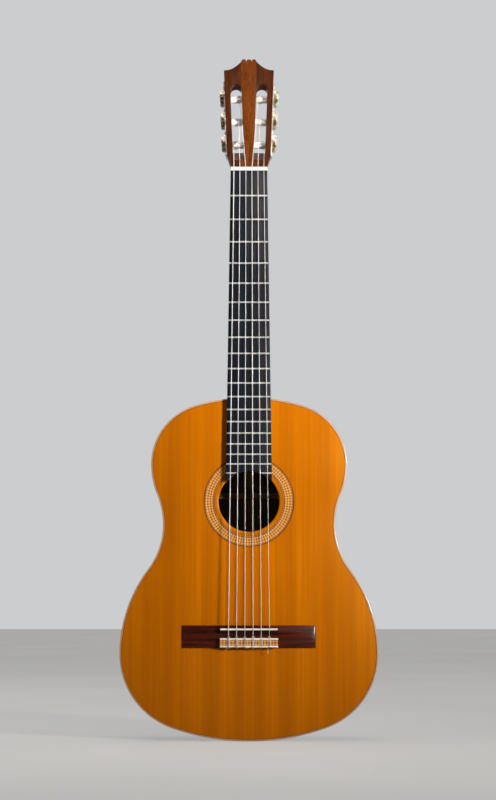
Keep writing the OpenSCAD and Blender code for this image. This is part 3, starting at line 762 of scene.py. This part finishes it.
def build_tie_cap():
    """Two bone strips with a mosaic of tiles between them, on top of the tie block."""
    cap_strip("tie_cap_lower", TIE_LOW)
    cap_strip("tie_cap_upper", TIE_HIGH - CAP_STRIP_W)
    rows, columns = 8, 80
    low, high = TIE_LOW + CAP_STRIP_W, TIE_HIGH - CAP_STRIP_W
    verts, faces, slots = [], [], []
    for y in (CAP_FRONT + 0.15, CAP_REAR):
        for row in range(rows + 1):
            for k in range(columns + 1):
                verts.append((lerp(-BLOCK_HALF, BLOCK_HALF, k / columns), y, lerp(low, high, row / rows)))
    wide = columns + 1
    under = (rows + 1) * wide
    for row in range(rows):
        for k in range(columns):
            a = row * wide + k
            faces.append((a, a + 1, a + 1 + wide, a + wide))
            slots.append(mosaic_slot(row, k))
    corners = (0, columns, rows * wide + columns, rows * wide)
    faces.append(tuple(under + c for c in corners))
    edge_ring = list(range(wide))
    edge_ring += [r * wide + columns for r in range(1, rows + 1)]
    edge_ring += [rows * wide + c for c in range(columns - 1, -1, -1)]
    edge_ring += [r * wide for r in range(rows - 1, 0, -1)]
    for a, b in zip(edge_ring, edge_ring[1:] + edge_ring[:1]):
        faces.append((a, under + a, under + b, b))
    slots += [BROWN] * (1 + len(edge_ring))
    piece = make_object("tie_cap_mosaic", verts, faces, MOSAIC_WOODS[:LINE], smooth=False, slots=slots)
    recalc_normals(piece)
    fit_piece(piece, GUITAR, "rosette_inlay", "tie_block_cap")


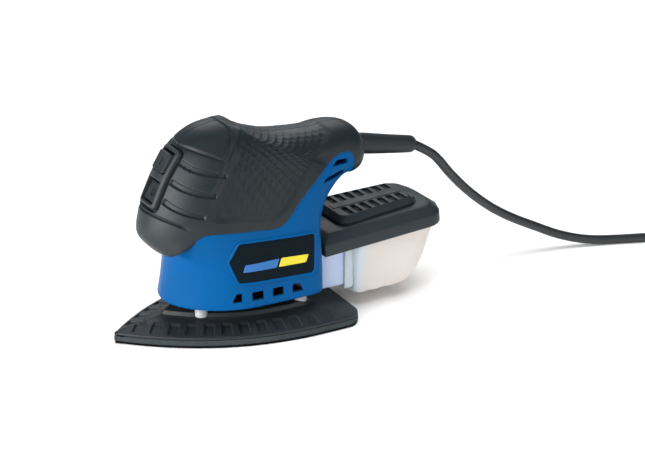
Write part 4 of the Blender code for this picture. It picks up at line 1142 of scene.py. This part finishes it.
def make_sole(plastic, foam, hook, leg):
    """The base plate, the foam under it, the hook layer and the four legs."""
    outline = sole_outline()
    shares = np.concatenate([np.linspace(1, 0.68, 50), np.linspace(0.675, 0.59, 14)])
    inner = SOLE_MIDDLE + (grown(outline, -1.0) - SOLE_MIDDLE) * shares[:, None, None]
    top = np.interp(shares, PLATE_SHARES, PLATE_HEIGHTS)
    depth = pocket_depth(inner, outline)
    rows = [at_height(grown(outline, -inset), z) for inset, z in PLATE_EDGE]
    rows += [at_height(flat, z - deep) for flat, z, deep in zip(inner, top, depth)]
    rows.append(at_height(SOLE_MIDDLE + (inner[-1] - SOLE_MIDDLE) * 0.985, PLATE_HEIGHTS[0]))
    plate = loft("sole_plate", rows, plastic, 30)
    centre = (ORBIT, 0, 0)
    join(plate, turned("bearing_boss", BOSS, plastic, centre))
    cutters = [turned(name, rod(*shape), None, centre)
               for name, shape in (("bearing_bore", (11.3, 11.9, 40)),
                                   ("screw_recess", (7, -1, 9.9)), ("screw_way", (3, 5, 20)))]
    seat = rod(LEG_R + 0.3, LEG_SEAT_FLOOR, 30)
    cutters += [turned(f"leg_seat_{i}", seat, None, (x, y, 0), steps=32)
                for i, (x, y) in enumerate(LEG_PLACES)]
    cut(plate, *cutters, sharp=30)
    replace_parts(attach(plate, "pad"), "base_plate")

    rng = np.random.default_rng(SEED)
    wave = np.convolve(rng.normal(0, 1, len(outline) + 8), np.ones(9) / 9, "valid") * 0.10
    rows = []
    for inset, z in FOAM_EDGE:
        sunk = inset + np.clip(wave, 0, 0.2) * (inset < 0.4)
        rows.append(at_height(outline + (grown(outline, -1.0) - outline) * sunk[:, None], z))
    pad = loft("foam_band", rows, foam, 60)
    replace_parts(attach(pad, "pad"), "foam_pad")

    make_hook_layer(outline, hook)
    for i, (x, y) in enumerate(LEG_PLACES, 1):
        post = turned(f"elastic_leg_{i}", LEG, leg, (x, y, 0), steps=40)
        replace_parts(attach(post, "pad"), f"support_leg_{i}")


HOOK_EDGE = ((1.6, 0.05), (0.75, 0.18), (0.75, 1.2), (1.3, 1.3))
TUFTS = 2600
TUFT_SHAPE = ((0.0, 0.13), (0.55, 0.10), (1.0, 0.05))  # share of its length, radius


def make_hook_layer(outline, material):
    """The hook-and-loop layer: a thin slab whose cut edge shows its ragged pile."""
    rng = np.random.default_rng(SEED + 1)
    base = grown(outline, -0.75)
    slab = loft("hook_pile", [at_height(grown(outline, -inset), z) for inset, z in HOOK_EDGE],
                material, 60)
    points, faces = [], []
    normal = grown(outline, 0.0) - base
    normal /= np.linalg.norm(normal, axis=1, keepdims=True)
    for _ in range(TUFTS):
        i = rng.integers(len(base))
        z = rng.uniform(0.22, 1.1)
        foot = np.array((*(base[i] + rng.normal(0, 0.1, 2) - normal[i] * 0.1), z))
        out = np.array((*normal[i], 0)) * rng.uniform(0.35, 0.72)
        side = np.array((-normal[i][1], normal[i][0], 0))
        sway = side * rng.normal(0, 0.16) + np.array((0, 0, rng.normal(0, 0.10)))
        start = len(points)
        for reach, wide in TUFT_SHAPE:
            spot = foot + out * reach + sway * reach ** 2
            for k in range(3):
                turn = math.tau * k / 3
                points.append(spot + side * wide * math.cos(turn)
                              + np.array((0, 0, wide * math.sin(turn))))
        for ring in (0, 3):
            for k in range(3):
                m = (k + 1) % 3
                faces.append((start + ring + k, start + ring + m, start + ring + 3 + m,
                              start + ring + 3 + k))
        faces += [(start + 2, start + 1, start), (start + 6, start + 7, start + 8)]
    points = np.array(points)
    points[:, 2] = np.clip(points[:, 2], 0.02, HOOK_TOP)
    tufts = make_piece("tufts", points, faces, material, 180)
    gather(slab, tufts)
    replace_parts(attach(slab, "pad"), "hook_layer")


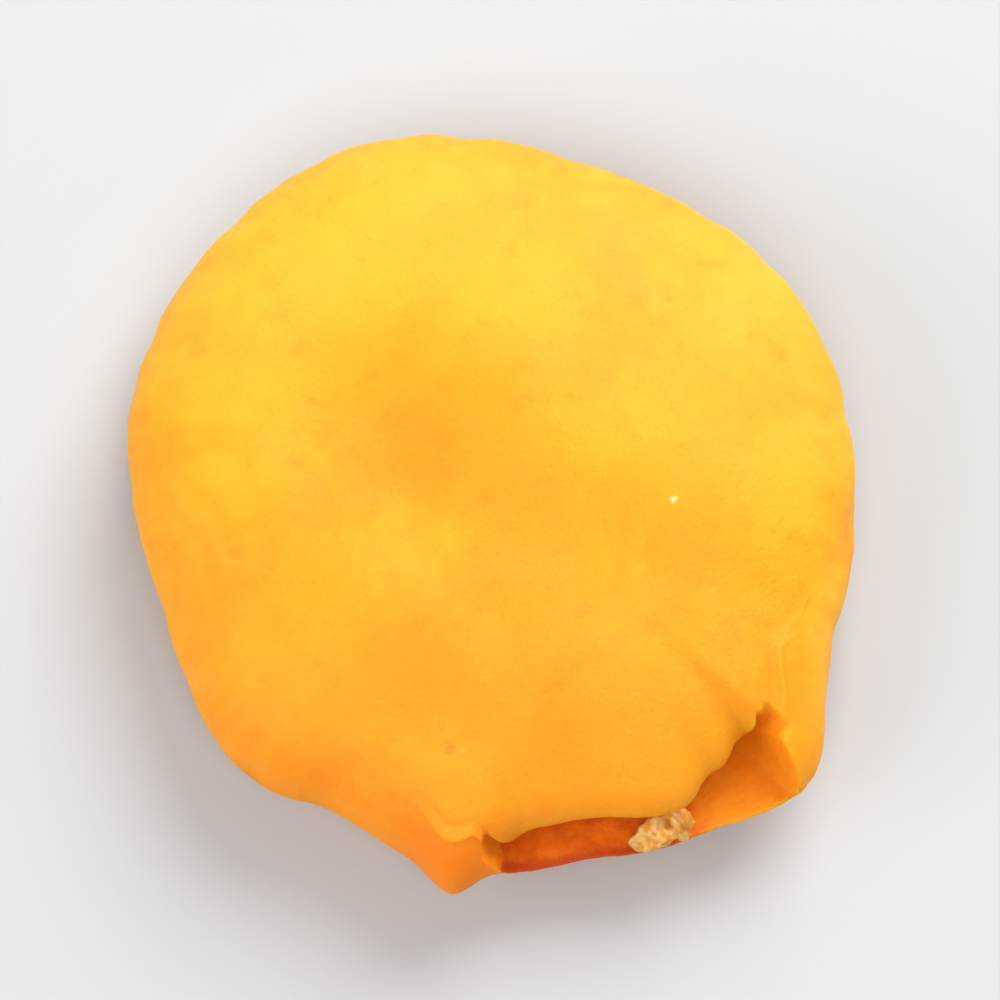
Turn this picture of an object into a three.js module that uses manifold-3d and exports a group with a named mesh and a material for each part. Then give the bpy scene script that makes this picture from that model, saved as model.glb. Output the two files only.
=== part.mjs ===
// A whole dried apricot, pitted: a soft, flattened disc of fruit, one solid, lying on its underside.
// Its stem end faces -Y. There the stone was squeezed out through a torn slit, the mouth, which still
// stands open a little: the upper lip has drawn back, the lower lip juts out under it, and a crumb of
// stem tissue bridges the two. The tip of the fruit faces +Y. Millimetres, +Z up, origin on the
// surface that it lies on, under the middle of its outline.

import * as THREE from "three";
import { mergeVertices } from "three/addons/utils/BufferGeometryUtils.js";
import Module from "manifold-3d";

// ---- Driving dimensions, in millimetres and degrees. Azimuths are counted from +X towards +Y. ----

const MEAN_RADIUS = 18.6; // of the outline, seen from above
const RISE = 5.3; // from the seam plane up to the shoulders of the upper face
const DROP = 4.9; // from the seam plane down to the fullest part of the underside
const UPPER_FULLNESS = 4.6; // exponent of the section: higher is a flatter face and a blunter rim
const UNDER_FULLNESS = 3.4;
const LUMP_HEIGHT = 0.27; // of the soft lumps left by drying
const PRESSED_FLAT = 0.28; // depth to which the surface it dried on pressed the underside flat

// Slow swellings of the outline: [lobes round the fruit, height, azimuth of one crest].
const OUTLINE_SWELLS = [
  [1, 0.4, -80],
  [2, 0.7, 90],
  [3, 0.3, -5],
  [4, 0.25, 10],
  [5, 0.25, -5],
  [6, 0.15, 25],
];

// Where the upper and the lower half of the skin meet: [azimuth, height over the rim's widest line as
// a share of the rise]. The lower half laps up over the rim at the beak and at the lobe.
const SEAM = [
  [-145, 0],
  [-128, 0.62],
  [-119, 0.62],
  [-110.5, -0.05],
  [-90, -0.05],
  [-72, 0.03],
  [-68, 0.68],
  [-58, 0.745],
  [-50, 0.6],
  [-22, 0],
];

// The mouth, which runs along the seam from the beak at its left to the lobe at its right. It opens
// over the first span of azimuths and closes over the second.
const MOUTH = { opens: [-117, -107.5], closes: [-73, -66] };

// The slit runs in from the lower lip's edge, past the upper lip's: its depth, how much deeper it
// is for each millimetre that the upper lip has drawn back, how fast it grows shallow towards the
// mouth's corners, as an exponent, the share of the seam's tilt that it follows, and how steeply it
// runs down where the seam is upright.
const SLIT_DEPTH = 5;
const SLIT_DEEPER = 0.5;
const SLIT_ENDS = 0.35;
const SLIT_TILT = 0.3;
const SLIT_DIPS = 0.36;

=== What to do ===
Where a line of the data holds "attach", show that line.

=== Task output ===
    replace_parts(attach(plate, "pad"), "base_plate")
    replace_parts(attach(pad, "pad"), "foam_pad")
        replace_parts(attach(post, "pad"), f"support_leg_{i}")
    replace_parts(attach(slab, "pad"), "hook_layer")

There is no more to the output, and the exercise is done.